The duration of registration or review processes varies by state and the complexity of the franchise offering. Some filings proceed quickly, while review and amendment cycles can take several weeks to months if regulators request additional information or clarifications. Allowing time for regulatory review during transaction planning avoids rushed closings and potential compliance issues. Counsel coordinates filings, responds to agency questions, and tracks timelines to keep the process moving toward approval and lawful operation.

You should involve legal counsel early, ideally before signing any disclosure acknowledgments or agreements. Early review identifies deal terms that may be renegotiated, clarifies financial obligations, and uncovers regulatory or contractual pitfalls that could affect long‑term viability. Counsel is also valuable during due diligence, financing discussions, and closing to ensure that transfer documents, assignment approvals, and operational transition plans are properly coordinated and protect your interests throughout the transaction.

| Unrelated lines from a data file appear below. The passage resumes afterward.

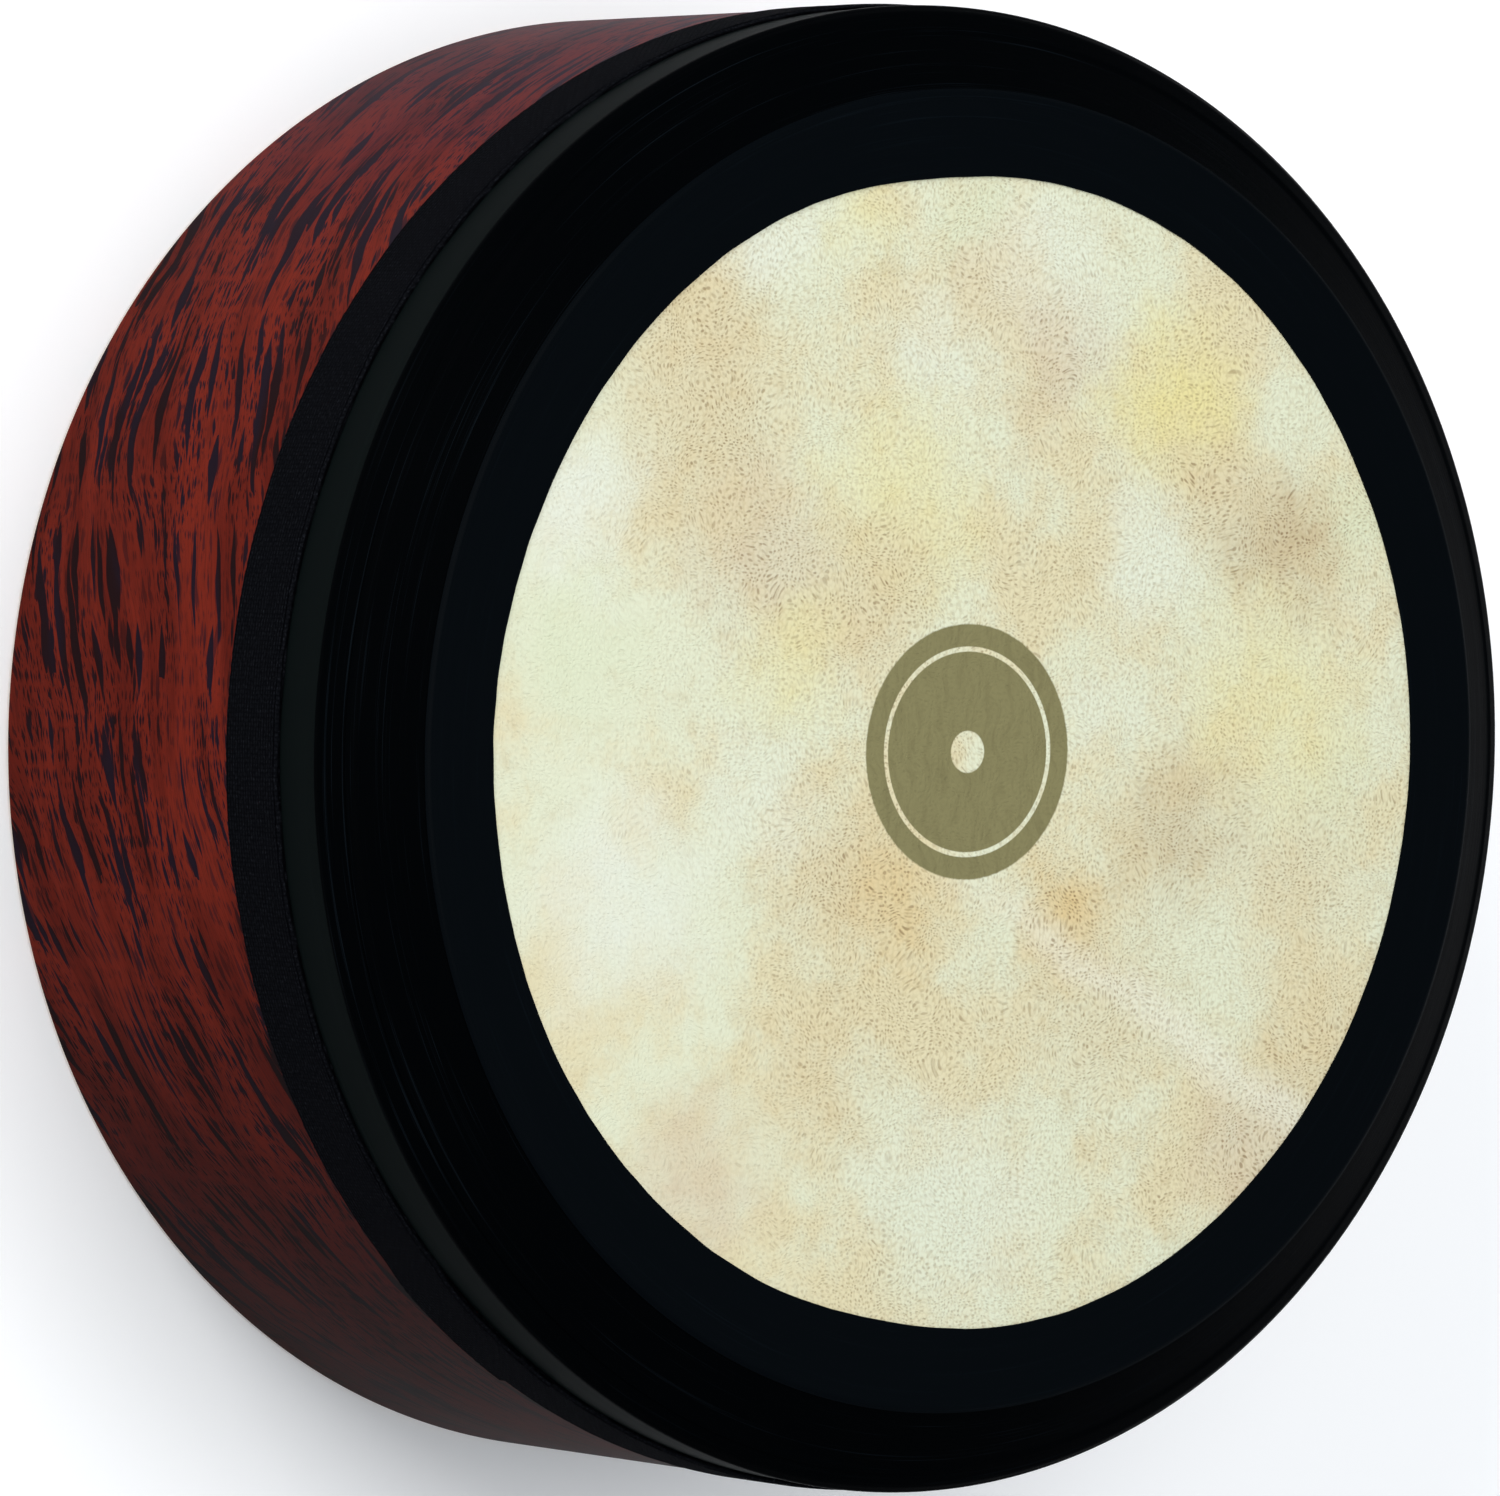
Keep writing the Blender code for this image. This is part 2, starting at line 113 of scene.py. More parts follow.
floor_shape = bmesh.new()
bmesh.ops.create_circle(floor_shape, cap_ends=True, segments=96, radius=FLOOR_RADIUS)
bmesh.ops.translate(floor_shape, verts=floor_shape.verts, vec=(0, 0, -0.1 * MM))
floor_mesh = bpy.data.meshes.new("floor")
floor_shape.to_mesh(floor_mesh)
floor_shape.free()
floor = put_in_scene(bpy.data.objects.new("floor", floor_mesh))


def softbox(name, place, aim, size, power, tint=(1.0, 1.0, 1.0)):
    """A square area lamp that looks at a point."""
    lamp = bpy.data.lights.new(name, "AREA")
    lamp.shape = "SQUARE"
    lamp.size, lamp.energy, lamp.color = size, power, tint
    made = put_in_scene(bpy.data.objects.new(name, lamp))
    made.location = place
    made.rotation_euler = (Vector(aim) - Vector(place)).to_track_quat("-Z", "Y").to_euler()


drum_middle = (0, 0, head_top / 2)
softbox("overhead", (-0.5, -0.2, 2.6), drum_middle, 2.0, 47)
softbox("side_key", (-1.45, -1.75, 1.3), drum_middle, 1.2, 26)
softbox("back_fill", (0.8, 2.2, 1.2), drum_middle, 1.6, 6, (0.88, 0.94, 1.0))

HORIZON, ZENITH = (0.52, 0.55, 0.58, 1.0), (0.22, 0.24, 0.27, 1.0)
sky = bpy.data.worlds.new("sky")
sky.use_nodes = True
sky_nodes, sky_links = sky.node_tree.nodes, sky.node_tree.links
heading = sky_nodes.new("ShaderNodeTexCoord")
height_part = sky_nodes.new("ShaderNodeSeparateXYZ")
fade = sky_nodes.new("ShaderNodeMix")
fade.data_type = "RGBA"
fade.inputs[6].default_value, fade.inputs[7].default_value = HORIZON, ZENITH
sky_links.new(heading.outputs["Generated"], height_part.inputs["Vector"])
sky_links.new(height_part.outputs["Z"], fade.inputs["Factor"])
sky_links.new(fade.outputs[2], sky_nodes["Background"].inputs["Color"])
bpy.context.scene.world = sky
bpy.context.scene.view_settings.view_transform = "Standard"

# %% [markdown]
# ## Writing finishes as sums
# A material is a graph of nodes, and long graphs are hard to read as code. Here a socket is wrapped in a
# small class, Wire, whose operators add Math nodes, so that a mask can be written as `1 - spots * 0.5`.
# Finish holds one material, and its `node` method adds any other kind of node.

# %% Wires and finishes
def operator(operation, swapped=False):
    """A method that adds a Math node. Swapped is for a number that stands before the wire."""
    def apply(wire, other):
        return wire.finish.math(operation, *((other, wire) if swapped else (wire, other)))
    return apply


class Wire:
    """A socket inside a finish. Python's operators on it add Math nodes."""

    def __init__(self, finish, socket):
        self.finish, self.socket = finish, socket

    def __abs__(self):
        return self.finish.math("ABSOLUTE", self)

    def ease(self, low, high):
        """0 at low, 1 at high, with a soft start and end. High may be the smaller."""
        ends = {"Value": self, "From Min": low, "From Max": high}
        return self.finish.node("ShaderNodeMapRange", {"interpolation_type": "SMOOTHSTEP"}, ends)

    __add__, __radd__ = operator("ADD"), operator("ADD", swapped=True)
    __sub__, __rsub__ = operator("SUBTRACT"), operator("SUBTRACT", swapped=True)
    __mul__, __rmul__ = operator("MULTIPLY"), operator("MULTIPLY", swapped=True)
    __truediv__, __pow__ = operator("DIVIDE"), operator("POWER")


def shade(red, green, blue):
    """A colour given as on a screen, 0 to 255, as the linear light that shaders work in."""
    def linear(value):
        value /= 255
        return value / 12.92 if value <= 0.04045 else ((value + 0.055) / 1.055) ** 2.4
    return (linear(red), linear(green), linear(blue))


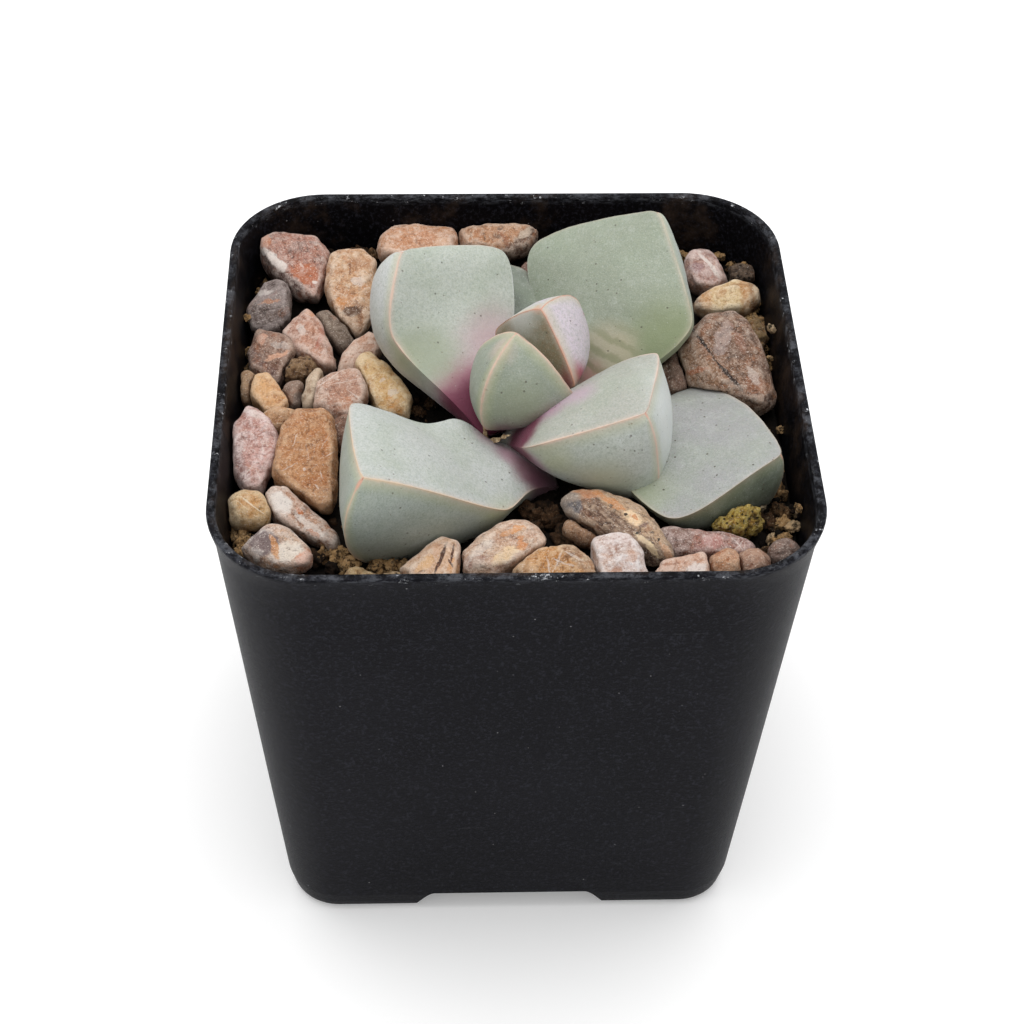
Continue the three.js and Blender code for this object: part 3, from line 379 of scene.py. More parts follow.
def leaf_mesh(name, leaf, material, lines, swells):
    """Closed leaf with margins and keel, and attributes that say where each point lies on it."""
    origin, axis, left, up = leaf_frame(leaf)
    t = np.sin(np.arange(RING_COUNT) / RING_COUNT * math.pi / 2)
    rails = leaf_rails(leaf, t)
    for rail in rails.values():
        for _ in range(RAIL_STEPS):
            rail[1:-1] = (rail[:-2] + 2 * rail[1:-1] + rail[2:]) / 4
    roundness = 0.8 * (1 - smoothstep(2 * t))
    upper, under = (bulge + (NECK_BULGE - bulge) * roundness for bulge in (UPPER_BULGE, leaf.side_bulge))
    columns, edges, sides, drawn = [], [], [], []
    for start, end, outward_way, bulge, flag in (
            ("left", "right", up, upper, 0),
            ("right", "keel", -left - up, under, 1),
            ("keel", "left", left - up, under, 1)):
        chord = rails[end] - rails[start]
        length = np.linalg.norm(chord, axis=1)
        normal = np.cross(chord, axis)
        normal /= np.maximum(np.linalg.norm(normal, axis=1), 1e-9)[:, None]
        normal *= np.where(normal @ outward_way < 0, -1, 1)[:, None]
        for s in 0.5 - 0.5 * np.cos(np.arange(FACE_STEPS) / FACE_STEPS * math.pi):
            bow = (4 * bulge * length * s * (1 - s))[:, None]
            columns.append(rails[start] * (1 - s) + rails[end] * s + normal * bow)
            edges.append(length * min(s, 1 - s))
            sides.append(np.full(RING_COUNT, flag))
            strength, begins, full = lines[start if s < 0.5 else end]
            drawn.append(strength * smoothstep((t - begins) / (full - begins)))
    grid = np.stack(columns, 1)
    count = grid.shape[1]
    apex = origin + axis * leaf.length
    points = np.vstack([grid[0].mean(0) - axis, grid.reshape(-1, 3), apex])
    from_tip = np.linalg.norm(points - apex, axis=1)
    points -= np.outer(TIP_BLUNT * np.clip(1 - from_tip / TIP_REACH, 0, 1) ** 2, axis)
    for place, reach, push in swells:
        share = np.exp(-(np.linalg.norm(points - np.array(place), axis=1) / reach) ** 2)
        points += np.outer(share, push)
    piece = mesh_object(name, points, loft_faces(RING_COUNT, count), material)
    displace(piece, lambda spot: 0.11 * noise.noise(spot * 0.28) + 0.035 * noise.noise(spot * 0.9) - 0.05)
    for key, heel, table, tip in (("edge_mm", 5, edges, 0), ("under", 1, sides, 0.5),
                                  ("along", 0, [t] * count, 1), ("line", 0, drawn, 1)):
        set_attribute(piece, key, [heel, *np.stack(table, 1).reshape(-1), tip])
    return piece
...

Disputes between franchisors and franchisees are commonly resolved through negotiation, mediation, or arbitration as specified in the franchise agreement. Many agreements require alternative dispute resolution before litigation, which can preserve relationships and reduce costs when parties engage in structured settlement processes. When ADR fails or is unavailable, litigation may be necessary to enforce contractual rights or defend against claims. Early legal involvement and careful documentation increase the likelihood of favorable outcomes through settlement or court proceedings if disputes escalate.